Las inquietudes, en definitiva, nos son ajenas, los filósofos no tienen nada para decirnos y el estudio de la filosofía deviene mera receta de cocina, en la que se presenta, en el mejor de los casos, el problema, su desarrollo escalonado en rigurosos pasos y su conclusión. Y después, al horno treinta minutos. Los docentes resultan ser así meros narradores externos de una trama que no conmueve ni interesa, y los alumnos devienen doblemente ajenos a esa historia por ser simplemente lectores, espectadores distanciados de una obra que nadie sabe por qué empezó y menos aún por qué no termina pronto, si los demás ya se están levantando de sus butacas. Así, la filosofía, paradójica y trágicamente, se transforma en fobia al saber.

La misma tensión entre particularidad y universalidad advierto, con sus matices, en la diferencia entre investigador y docente en filosofía. Mientras el primero, en general, tiende a dedicar su trabajo a una cuestión puntual, acotando su búsqueda a un campo problemático reducido, el segundo, en cambio, se caracteriza por estudiar la filosofía en su conjunto, pudiendo incorporar, y así enriquecer, el planteo de un problema con la mirada de otras personas, corrientes, enfoques e incluso de otras disciplinas. El profesor, entonces, aspira a una universalidad en la materia, y en los problemas, que trascienda el recorte usualmente propuesto por el investigador. De hecho, es bastante común que éste último se — lo — reconozca como un especialista en un único autor, lo cual, quizá, atentaría contra el sentido mismo de filosofía. De este modo, podría ocurrir que el investigador devenga un erudito en un pensador e ignorante de todos los restantes, así como de sus problemas. La docencia, por su parte, nos permitiría liberarnos de esa herencia moderna, frenar ese expandido toyotismo gnoseológico, librarnos de esa subespecialización estrecha a la cual la sociedad actual nos induce indiscriminadamente casi por inercia, como si fuera el modo de ser competentes y reconocidos en el propio trabajo. Se corre el riesgo de anular la mirada global que da sentido al problema particular que se está tratando, de quedarse encerrado en una frase, quizá muy interesante, reveladora y rica, la cual, sin embargo, no expresa nada si no se la pone en relación con el contexto. Se corre el riesgo, en suma, de hacer de la filosofía una lupa de la vasta realidad.

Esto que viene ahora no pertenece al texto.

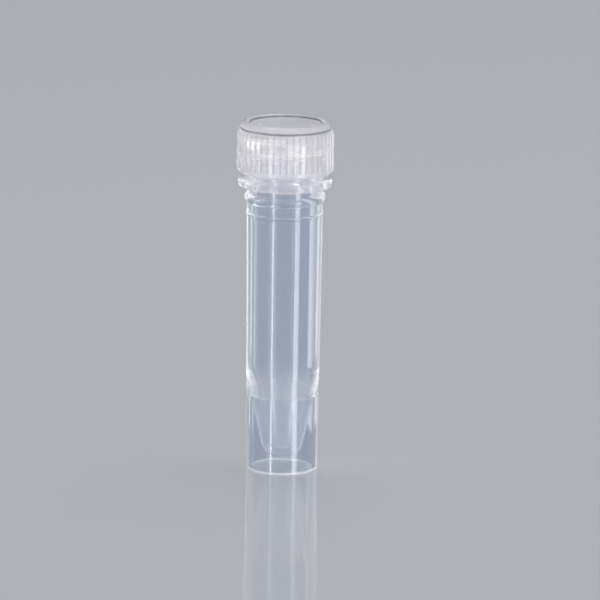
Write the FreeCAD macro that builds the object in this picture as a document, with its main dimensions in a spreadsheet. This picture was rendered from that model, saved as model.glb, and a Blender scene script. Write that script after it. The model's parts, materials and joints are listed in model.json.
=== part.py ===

Por otra parte, la docencia implica una relación constante con muchos y diversos textos, así como una dimensión humana a nutrir con los interlocutores, que son los alumnos. El trabajo de investigador tal como se da mayoritariamente en la actualidad parecería básicamente un estudio solitario y con grandes pretensiones de originalidad, cuando lo cierto, en cambio, es que el conocimiento es un proceso colectivo que se fomenta a través del diálogo y de las relaciones sociales. Los filósofos mismos nos sugieren dicha afirmación, al mostrar tener como motor personal de su quehacer preguntas y respuestas impulsadas por otros individuos, pertenecientes frecuentemente a otras épocas, los cuales, a su vez, intentaron lo suyo a la luz de las inquietudes sentidas, a veces meramente esbozadas y otras ni quisiera escritas, de otros pensadores, quizá siquiera reconocidos como tales. El investigador tal como hoy se lo entiende aparece desconectado de esa red social inalámbrica del conocimiento que guía, pero no ata, y que posibilita la llamada del otro. Sin embargo, afirmo que es una falsa dicotomía la disyuntiva entre elegir ser investigador o docente, puesto que ambas pueden complementarse y retroalimentarse.

En definitiva, se trata de revitalizar la filosofía como práctica consciente, de colocarla en el centro mismo de la vida. Ella ha sido separada de su sentido y de su devenir. Creo que la tarea a cumplir consiste en la realización misma de la filosofía, y para ello resulta imprescindible volverla humana, histórica, posible y real.